Category Archives: Entertainment

Collecting robots on postcards – 9 – Enigmarelle

Enigmarell-post-card-front
This unusual, and admittedly rather creepy looking, postcard came up for sale recently on eBay. The “robot” on the left is Enigmarelle who was, according to the card, “the rage of London”. I was inspired to research a little further, and found an excellent article on the website cyberneticzoo (click here for article). As you may have guessed, it seems that there was a man inside the automaton with a false head on top of his own. That man was the unfortunate Alba Root, who lost both his legs in a railway accident when he was younger. Alba was able to ride a unicycle with artificial legs, and there a photographs of Enigmarelle riding a bicycle on stage.

I also discovered the following news story in a 1905 edition of The Entr’acte & Limelight.

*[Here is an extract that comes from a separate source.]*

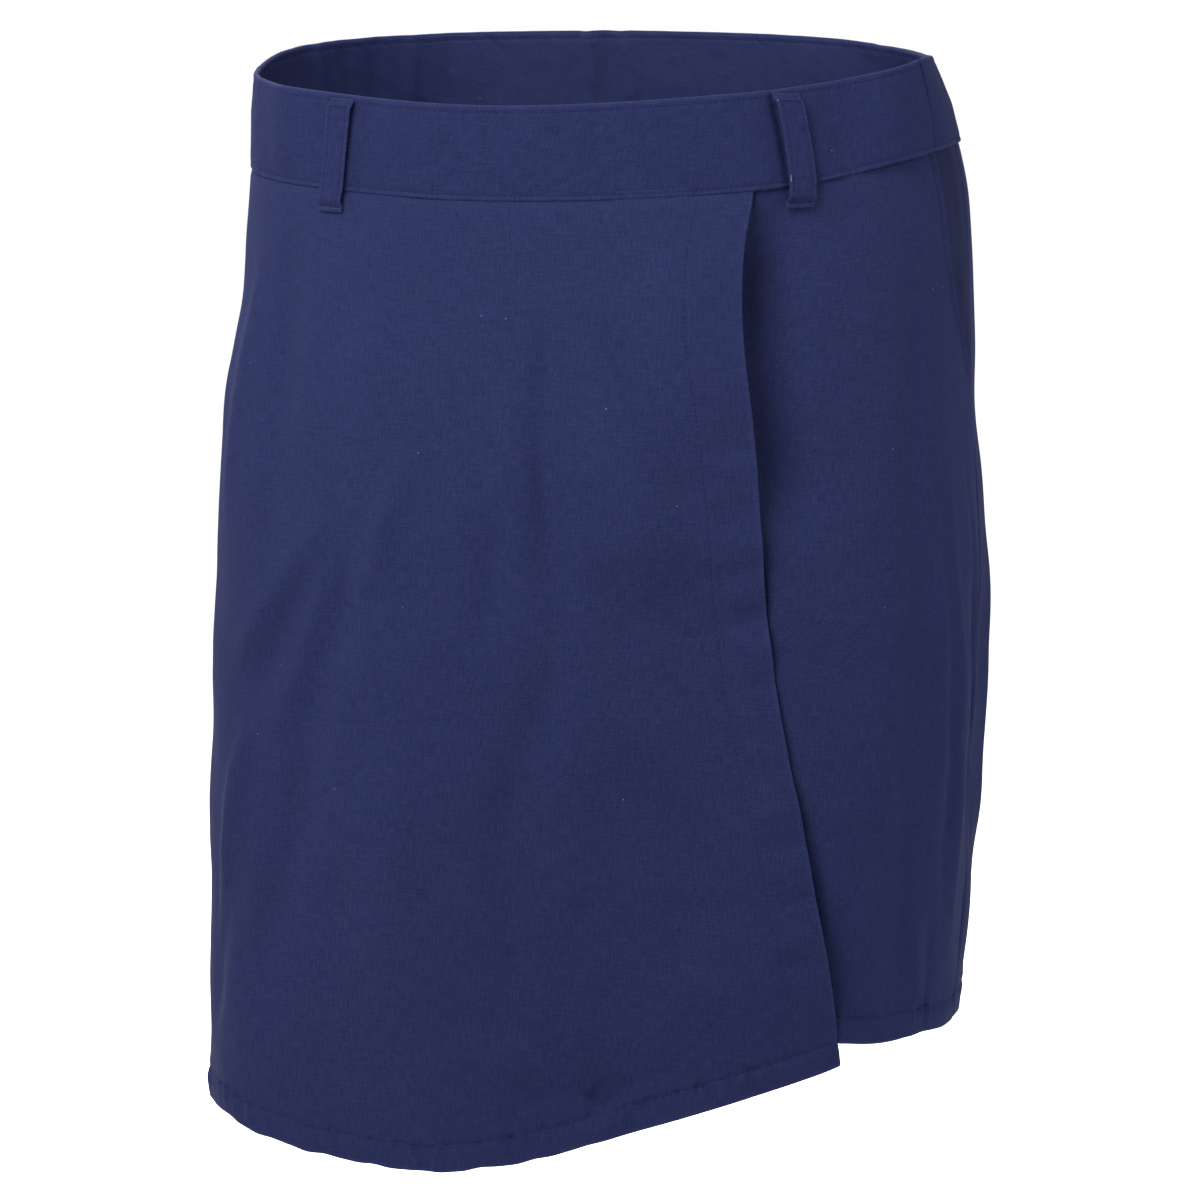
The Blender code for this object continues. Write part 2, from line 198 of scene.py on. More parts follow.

The Entr'acte & Limelight masthead

Saturday 26 August 1905

“Enigmarelle” Again

Mr Garrett was engaged on Friday, at the West London Court, in hearing summonses taken out by Sub-Divisional-Inspector Crocker, T, against Mr. E. H. Dobson, manager of the Shepherd’s Bush Empire Music Hall; Mr W. A. Bennett, Press representative at the hall; Mr. F. Ireland, and George Dee, for being concerned in causing an obstruction in Goldhawk Road by parading a mechanical figure called “Enigmarelle,” which had been exhibited at the hall. Mr. Philip Conway represented the defendants. Inspector Crocker stated that on the 8th inst. a coach and four, driven by the defendant Dee, drew up in front of the music-hall. A crowd of from 1,500 to 2,000 persons gathered. The coach waited some fifteen minutes, and then from a side entrance of the theatre emerged the mechanical figure, controlled by Ireland. The figure walked across to the coach in the centre of the roadway, and remained there nine minutes. By this time the crowd had increased to 4,000 persons, and witness requested Ireland to take the figure away. The coach was accordingly driven away, but it returned, and then the figure came out again, and by means of a ladder ascended to the box-seat of the coach and, taking the reins in its hands, drove off, followed by an immense crowd, which completely blocked the roadway. Mr. Dobson and Mr. Bennett both assisted the figure up the ladder, and apparently it drove off by itself. Previous to the occurrence witness had received a letter from Mr. Dobson announcing that it was proposed to make the experiment with the figure, and witness had an interview with Mr. Dobson and Mr. Bennett, who assured him that they would take the responsibility in the matter. Mr. Conway suggested that it was trifling with the procedure of the criminal law to summon Mr. Dobson and Mr. Bennett for aiding and abetting in such a trivial offence. Every information was given beforehand to the police, and arrangements were made for the observance of public order. It was not the fault of these gentlemen if a large crowd gathered. The Magistrate observed that there was no question that an obstruction was caused, and the common-sense view of it was that the defendants wished to advertise the mechanical figure. The larger the crowd the better the advertisement, and the object of the defendants was “to cause a crowd to assemble.” He fined Ireland 40s., Dobson and Bennett 20s. each, and Dee 5s.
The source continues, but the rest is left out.